Key point: China also uses movies to recruit pilots and show off its fighter jets.
Top Gun is legendary for its glamorous, rock-and-roll-fueled depiction of U.S. Navy fighter pilots. Of course, it was also a triumph in nationalistic propaganda which quintupled naval aviator recruitment the following year.
In October 2017, Chinese director Li Chen took a crack at making a Chinese Top Gun—and like the Bruckheimer original, his Sky Hunter was made in close cooperation with the military.
U.S. cinema has had a major influence on what the Chinese public views as the trappings of modernity. Thus, recent military blockbusters like Wolf Warrior 2 mark a distinct departure from low-budget TV series depicting scrappy Communist revolutionaries pitted against more heavily armed foreign invaders and Kuomintang forces. In the new films, the People’s Liberation Army is portrayed as a technologically advanced force with global reach—just like the U.S. military.
So, Li’s patriotic jet fighter flick is a fascinating mirror to the United State’s own nationalistic impulses—despite cultural in-jokes such as the Chinese predilection for selfie-sticks.
Sky Hunter, admittedly, isn’t especially well-done military propaganda. and performed modestly at the box office in 2017. The cuts from scene to scene are often sloppy, and its driving need to highlight PLA heroism undermines pacing with ponderous patriotic pontificating.
But it’s interesting for two reasons. First, you get to watch China’s best new jet fighters engage in campy dogfights and canyon runs—mostly CGI creations, but real PLA aircraft show up on occasion. Second, it documents how Chinese military aviation wants itself to be perceived by its own citizens. The screenplay was even written by Lt. Col. Zhang Yi, a PLA officer!
As it happens, subtitled copies of Sky Hunter are not difficult to find on Youtube. So in this spoiler-ridden review of the film, we’ll go spotting for aircraft—and political subtexts.
South China Sea Skirmishes
Sky Hunter opens with a fairly routine international incident: the film’s two protagonists, hotshot Wu Di (Li Chen) and sidekick Liu Haochen (Jiahang Li) fly a pair of J-11B twin-engine fighters to intercept a U.S. Navy P-3 Orion maritime patrol plane over the South China Sea.
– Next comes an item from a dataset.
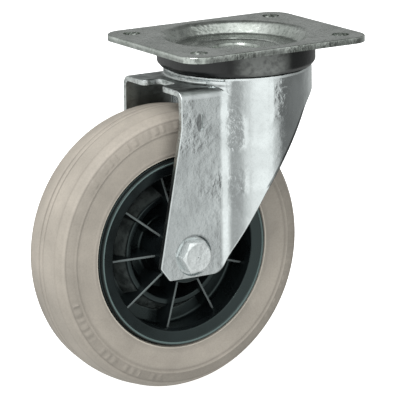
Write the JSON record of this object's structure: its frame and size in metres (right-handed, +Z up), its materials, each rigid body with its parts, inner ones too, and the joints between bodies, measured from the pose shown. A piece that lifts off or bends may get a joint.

Most of the planet defines territorial waters and airspace as extending no further than 12 nautical miles from a country’s shores. Beijing, however, insists its dominion extends to waters hundreds of miles southeast of the mainland (map here). Washington defies these claims by flying maritime patrol planes in these sectors, so the PLA ritually dispatches fighters to intercept them and sternly advise they bug out.
As occurs in the film, the Chinese fighters sometimes buzz dangerously close to the lumbering American spy planes—a practice which resulted in a collision between a Chinese jet and American spy plane in 2001.
Wu and Liu then mock dogfight a pair of Super Hornets in a scene that liberally quotes the opening of Top Gun, sometimes shot-for-shot. Though rival air forcse are occasionally known to do this in peacetime, close-range dogfighting may likely be supplanted in a real conflict by beyond-visual range engagements where stealth, sensors and long-range missiles dominate. The Shenyang J-11 fighters in this scene are indeed magnificently maneuverable aircraft reverse-engineered from Russian Su-27 Flankers.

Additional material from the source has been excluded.